Consider Figure 1. If there are 3 or more officers it takes only one unit of time to search. Different officers follow paths AB, AC, and AD. If there are two officers, the complete search will take two time units. For example one officer could follow the path ABC and the other AD.
Consider Figure 2. If there were 3 officers, they could follow paths ABC, ABD, and AEAF and take 3 units of time. With 2 officers they could follow paths ABCBD and AEAF, and take 4 units of time.
These are simple enough examples to figure out by hand. For more complicated arrangements they want your programming help.
The input will consist of 1 to 25 data sets, followed by a line containing only 0.
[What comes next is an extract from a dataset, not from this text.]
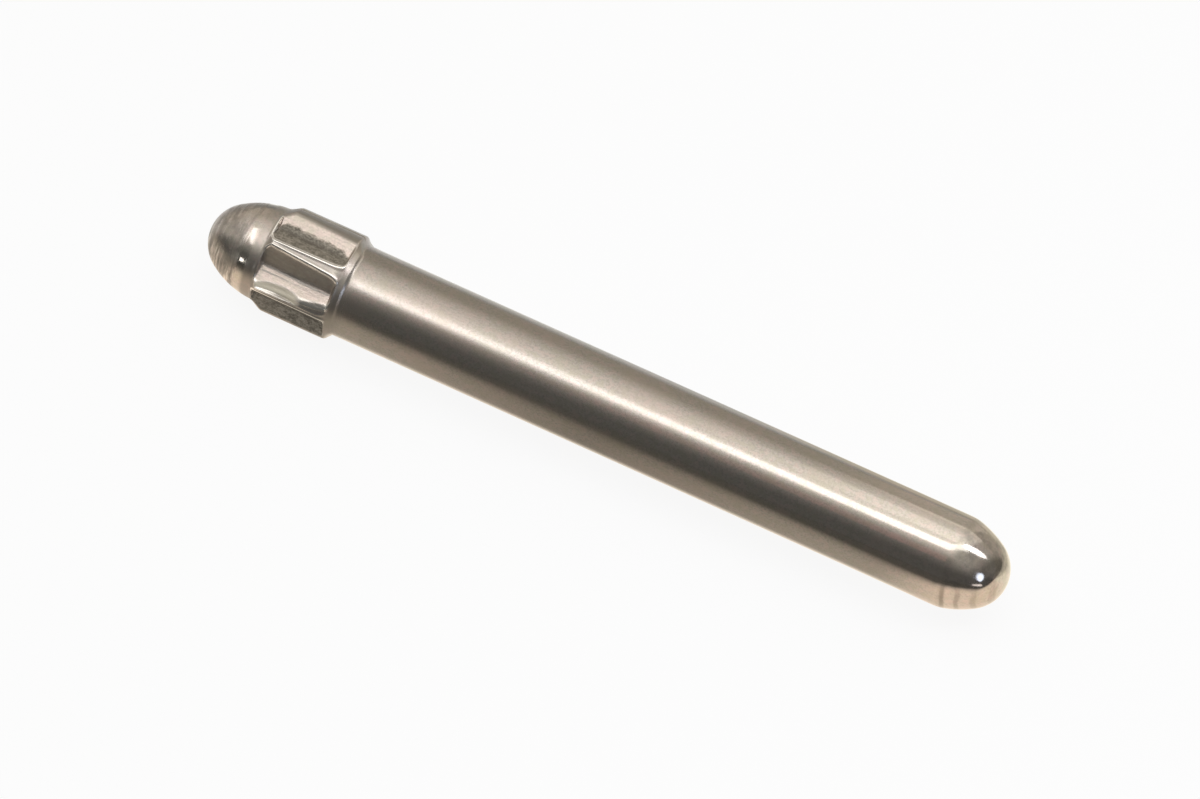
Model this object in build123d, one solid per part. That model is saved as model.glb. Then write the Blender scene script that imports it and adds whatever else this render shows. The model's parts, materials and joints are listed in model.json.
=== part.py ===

A dataset is a single line starting with blank separated positive integers s n p, where s is the number of sites to search, n is the number of officers, and p is the number of connecting paths between search sites. Limits are 2 ≤ s ≤ 10, 1 ≤ n ≤ 4, and p ≤ 20. The rest of the line contains p pairs of capital letters, indicating paths between sites, each preceded by a blank. Sites are labeled with the first s capital letters. All sites will be connected by some sequence of connecting paths. The two letters in each letter pair will be in increasing alphabetical order. No letter pair will be repeated.
There is one line of output for each data set, containing only the minimum search time for n officers starting at site A.
Take some care with your algorithm, or else your solution may take too long.
The sample input data sets correspond to the scenarios discussed.
4 4 5 AB BC CD AD AC 4 2 5 AB BC CD AD AC 6 3 5 AB BC BD AE AF 6 2 5 AB BC BD AE AF 0
1 2 3 4